Doing Things Well
by Geno A Bulzomi

An important rule of life: whatever you are doing, do it well—really well, even if you don’t like it!  We have all had jobs that we really did not like.  While working at those jobs did you just get through the day with the goal of getting to quitting time as fast as you could without having to put much effort into work?  A lot of people are shaking their head in agreement after reading that sentence.  It is very easy to fall into that trap.  Here are three reasons why just getting by could be harmful to your career:  

  • Your efforts, or lack there of, will be recognized
    • Do not kid yourself, people can see if you are giving 100%.

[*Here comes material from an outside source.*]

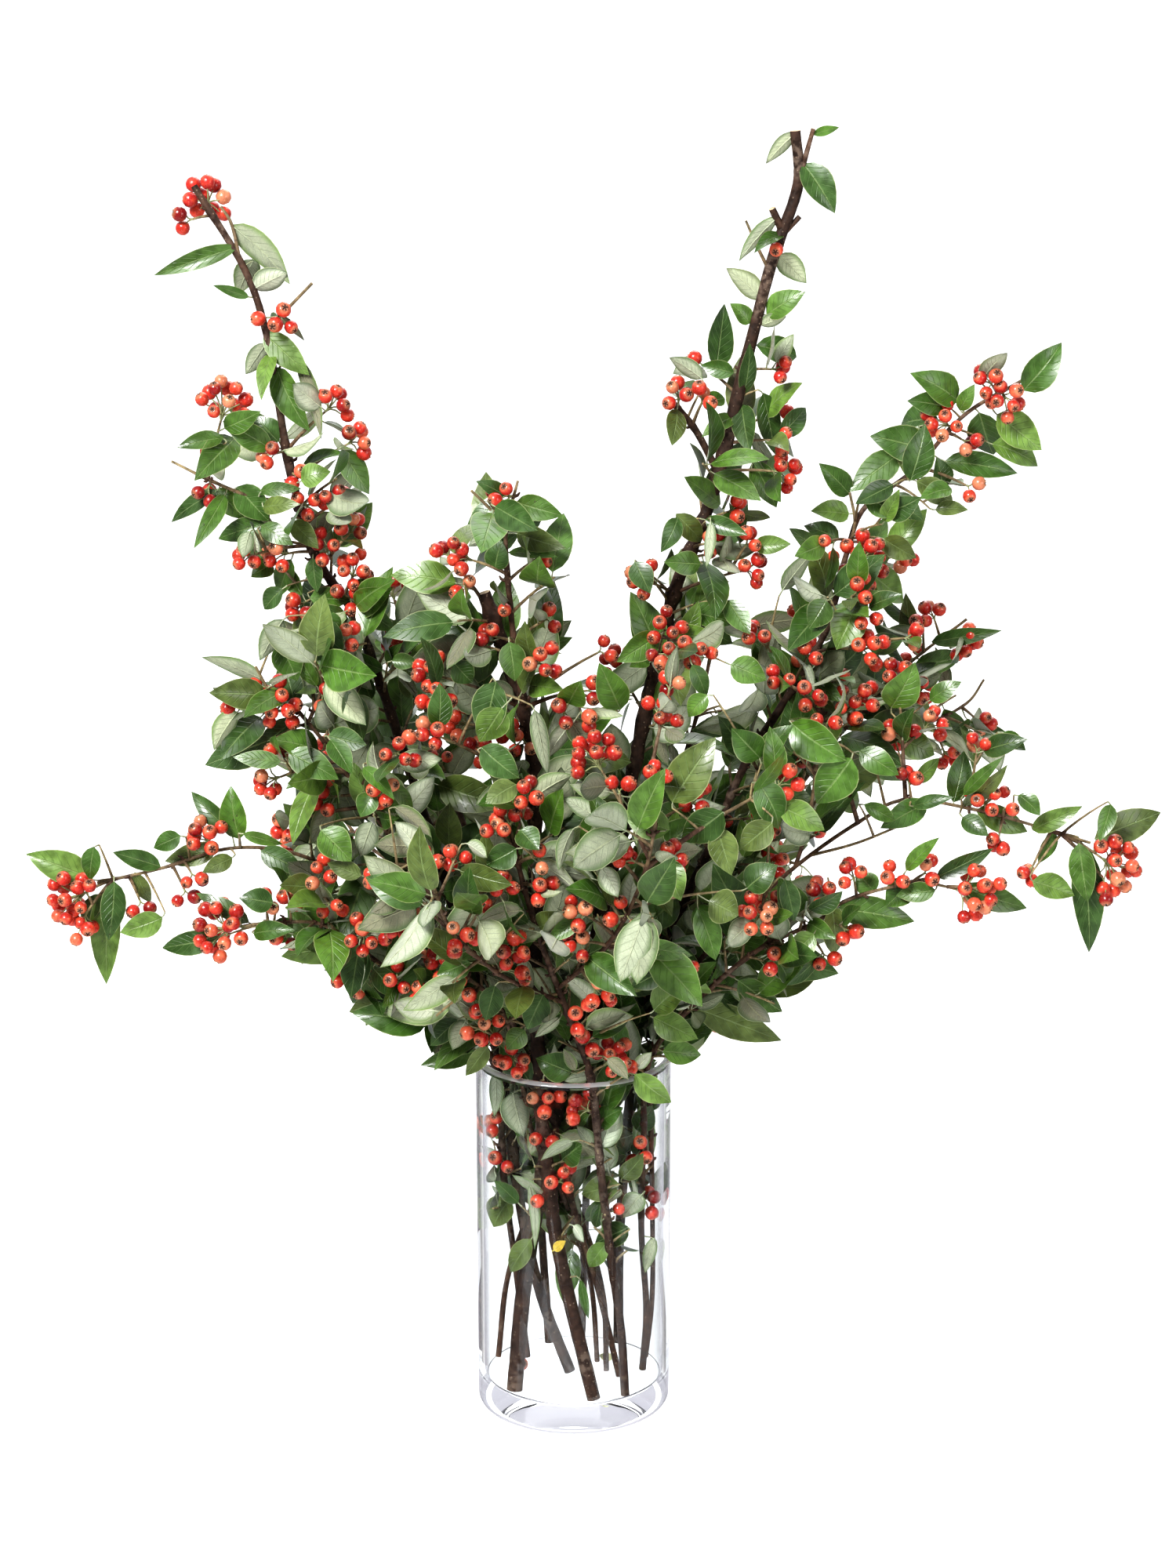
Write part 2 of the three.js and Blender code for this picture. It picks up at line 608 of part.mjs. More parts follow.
// Wood first, so that every stem has its way before the leaves take theirs.
const plants = STEMS.map((stem, index) => {
  const ways = stem.way.map((point) => seen(...point));
  const foot = vec(stem.foot[0], stem.foot[1], VASE_FLOOR + CLEARANCE);
  const slope = ways[0].clone().sub(foot).normalize();
  foot.z += (stem.thick[0] / 2) * Math.hypot(slope.x, slope.y) * 1.3;
  const main = new Route([foot, ...ways]);
  const routes = [main];
  admit(stem.name, "wood", tube(main.points, taper(main, stem.thick), stem.thick[0] > 5.5 ? 5 : 4), foot);
  stem.limbs.forEach((limb) => {
    const points = limb.way.map((point) => seen(...point));
    const joint = nearestWood(routes, points[0]);
    const route = new Route([joint.place, ...points.slice(1)]);
    admit(stem.name, "wood", tube(route.points, taper(route, limb.thick), 3), joint.place);
    routes.push(route);
  });
  return { stem, index, routes };
});

// The leaves and bunches that stand out against the light, each from the nearest wood.
for (const { stem, routes, index } of plants) {
  stem.bunches.forEach(([x, z, y, count]) => {
    const middle = seen(x, z, y);
    const root = nearestWood(routes, middle).place;
    const heading = middle.clone().sub(root).addScaledVector(FRONT, 0.1).normalize();
    placeBunch(stem.name, root, bunchOf(middle.addScaledVector(heading, -2), heading, count));
  });
  stem.leaves.forEach(([baseX, baseZ, tipX, tipZ, width], i) => {
    const key = index * 50 + i + 7000;
    const wood = nearestWood(routes, seen(baseX, baseZ, stem.way[stem.way.length - 1][2]));
    const base = seen(baseX, baseZ, wood.place.y);
    const root = nearestWood(routes, base).place;
    const turned = width < 0 ? 0.8 : -0.8;
    const up = vec(between(key, 2, -0.4, 0.4), turned, between(key, 3, 0.1, 0.5)).normalize();
    const far = root.distanceTo(base) > LONG_STALK;
    const start = far ? root.clone().lerp(base, 0.6) : root;
    if (far && !admit(stem.name, "wood", spike(root, base), root)) return;
    BENDS.some((bend) => {
      const tip = seen(tipX, tipZ, wood.place.y + between(key, 1, -9, 6) + bend);
      return admit(stem.name, "leaf", blade(start, base, tip, Math.abs(width), up), start);
    });
  });
}

const shootLists = plants.flatMap(({ stem, index, routes }) => {
  const growing = [[routes[0], stem.grow, index + 1]];
  stem.limbs.forEach((limb, i) => {
    if (limb.grow) growing.push([routes[i + 1], limb.grow, index + 20 + i * 20]);
  });
  return growing.map(([route, grow, seed]) => ({ owner: stem.name, shoots: shootsOf(route, grow, seed) }));
});

const longest = Math.max(...shootLists.map(({ shoots }) => shoots.length));
for (let n = 0; n < longest; n += 1) {
  for (const { owner, shoots } of shootLists) {
    const shoot = shoots[n];
    if (!shoot) continue;
    if (n % SHOOT_STEP !== 0) continue;
    const { bunch } = shoot;
    if (!admit(owner, "wood", spike(shoot.place, bunch ? bunch.centre : shoot.end), shoot.place)) continue;
    let room = 2 - (n % 2);
    for (const { root, base, tip, width, up } of shoot.leaves) {
      if (room > 0 && admit(owner, "leaf", blade(root, base, tip, width, up), root)) room -= 1;
    }
    if (bunch) admit(owner, "berry", berry(bunch.centre, BERRY_RADIUS), bunch.centre);
  }
}

function meshOf(name, solid, material) {
  const { vertProperties, triVerts } = solid.getMesh();
  const geometry = new THREE.BufferGeometry();
  geometry.setAttribute("position", new THREE.BufferAttribute(Float32Array.from(vertProperties), 3));
  geometry.setIndex(new THREE.BufferAttribute(Uint32Array.from(triVerts), 1));
  geometry.computeVertexNormals();
  const mesh = new THREE.Mesh(geometry, material);
  mesh.name = name;
  return mesh;
}

const glass = new THREE.MeshStandardMaterial({ color: 0xe8f0f2, roughness: 0.05, metalness: 0 });
const foliage = new THREE.MeshStandardMaterial({ color: 0x3c6b34, roughness: 0.55, metalness: 0 });

const bouquet = new THREE.Group();
bouquet.add(meshOf("vase", placed[0].solid, glass));
for (const { stem } of plants) {
  const parts = placed.filter((item) => item.owner === stem.name).map((item) => item.solid);
  const pieces = wasm.Manifold.union(parts).decompose().sort((a, b) => b.volume() - a.volume());
  bouquet.add(meshOf(`branch_${stem.name}`, pieces[0], foliage));
}

export default bouquet;
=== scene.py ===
import math

import bpy
import mathutils
import numpy as np
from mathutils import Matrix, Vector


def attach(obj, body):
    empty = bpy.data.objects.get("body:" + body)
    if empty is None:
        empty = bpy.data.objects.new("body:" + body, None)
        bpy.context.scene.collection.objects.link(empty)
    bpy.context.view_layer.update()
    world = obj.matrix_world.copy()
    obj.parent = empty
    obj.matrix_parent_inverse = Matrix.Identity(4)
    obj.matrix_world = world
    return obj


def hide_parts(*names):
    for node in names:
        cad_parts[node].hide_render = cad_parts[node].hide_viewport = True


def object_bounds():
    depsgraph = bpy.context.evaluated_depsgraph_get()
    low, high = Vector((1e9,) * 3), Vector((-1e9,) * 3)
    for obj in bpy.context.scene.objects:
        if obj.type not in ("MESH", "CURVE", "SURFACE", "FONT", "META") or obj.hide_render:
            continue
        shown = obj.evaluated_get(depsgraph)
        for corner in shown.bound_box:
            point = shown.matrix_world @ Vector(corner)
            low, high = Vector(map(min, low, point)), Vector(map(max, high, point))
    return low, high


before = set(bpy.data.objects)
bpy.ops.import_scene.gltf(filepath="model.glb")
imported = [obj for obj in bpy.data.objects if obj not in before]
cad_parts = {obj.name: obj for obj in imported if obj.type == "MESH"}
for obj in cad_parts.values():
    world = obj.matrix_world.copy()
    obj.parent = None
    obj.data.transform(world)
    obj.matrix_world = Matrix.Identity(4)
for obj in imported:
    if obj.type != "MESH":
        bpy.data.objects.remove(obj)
cad_low, cad_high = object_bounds()

# Sizes are in millimetres, as in the part, and become metres when a mesh is made.
MM = 0.001
VASE_RADIUS = 52.5
VASE_HEIGHT = 200.0
VASE_WALL = 3.5
VASE_FLOOR = 15.0
INNER_RADIUS = VASE_RADIUS - VASE_WALL
BERRY_RADIUS = 4.0
LEAF_THICKNESS = 0.32
PETIOLE_RADIUS = 0.5
PEDICEL_RADIUS = 0.42
TWIG_RADIUS = 0.95
PETIOLE = 4.0
LEAF_LENGTH = (27, 40)
LEAF_PROPORTION = (0.46, 0.56)
SHOOT_REACH = (16, 34)
# Room kept: leaf to glass, to the vase's floor, over the rim and outside it. A root counts as inside
# up to INSIDE_ROOT over the rim, and its tip up to INSIDE_TIP.
GLASS_ROOM = 5.0
FLOOR_ROOM = 12.0
RIM_ROOM = 8.0
RIM_ASIDE = 12.0
INSIDE_ROOT = 2.0
INSIDE_TIP = 6.0
GOLDEN_ANGLE = math.radians(137.508)
UP = np.array((0.0, 0.0, 1.0))
FRONT = np.array((0.0, -1.0, 0.0))

# The ways below are read in the upright middle plane, y = 0, as they look from this eye,
# and each point is then moved along its line of sight to its own depth y.
EYE = np.array((7.9, -1500.0, 722.0))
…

      One never knows what opportunities may be available at your current workplace. 
    • A promotion or dream job may open up while you are there, but you can forget it—management will not give you a second chance to redeem yourself; once you burn that bridge your chances are gone.
  • The people you are giving 80% to might know the people at the place you are willing to give 110%
    • People often remark “it is a small world” and there is truth to that.  Your current boss may golf with the boss at the place you apply.  Do you think you will get the job—no.

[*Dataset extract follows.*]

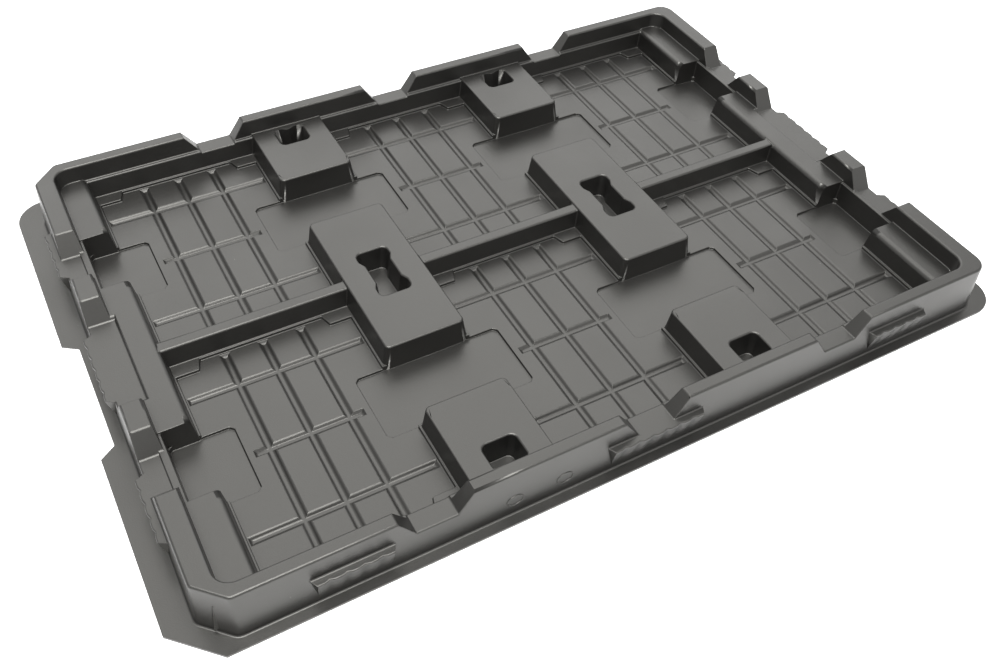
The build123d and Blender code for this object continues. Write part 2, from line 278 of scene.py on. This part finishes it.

    • Even if your boss does not golf with the boss where your dream job is advertised you can bet they may have a “friend-of-a-friend!”  

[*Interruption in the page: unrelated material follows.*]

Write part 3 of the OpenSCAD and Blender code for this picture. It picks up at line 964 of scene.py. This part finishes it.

  • Your own self-worth and ethics will, in the end, suffer
    • You can tell yourself that the job is no big deal and that you will do better when you get a job you like.  That is not reality.  Reality is that every time you under perform you are slowly resetting your own work habits or ethics.  Before you know it your 100% will change to your 80% and your 80% will be a mere 60% of your true potential.   Your productivity will spiral down to below average even when you feel that you are giving 110%!
    • Switching from 80% to 110% will be harder than you think.  After performing at 80% to get to the 110% level, or even the 100% level, (if you can at all) may make your dream job harder work than it is worth.  Setting a low standard and living down to it sets trends and creates habits that are hard to break. 

P.T. Barnum once said that “every crowd has a silver lining” and he felt that it was his job to ensure that when they left he had their silver.  Everywhere you work there is a silver lining to be had.  Performing at 80% will not get you 80% of the silver, it may well get you none of it.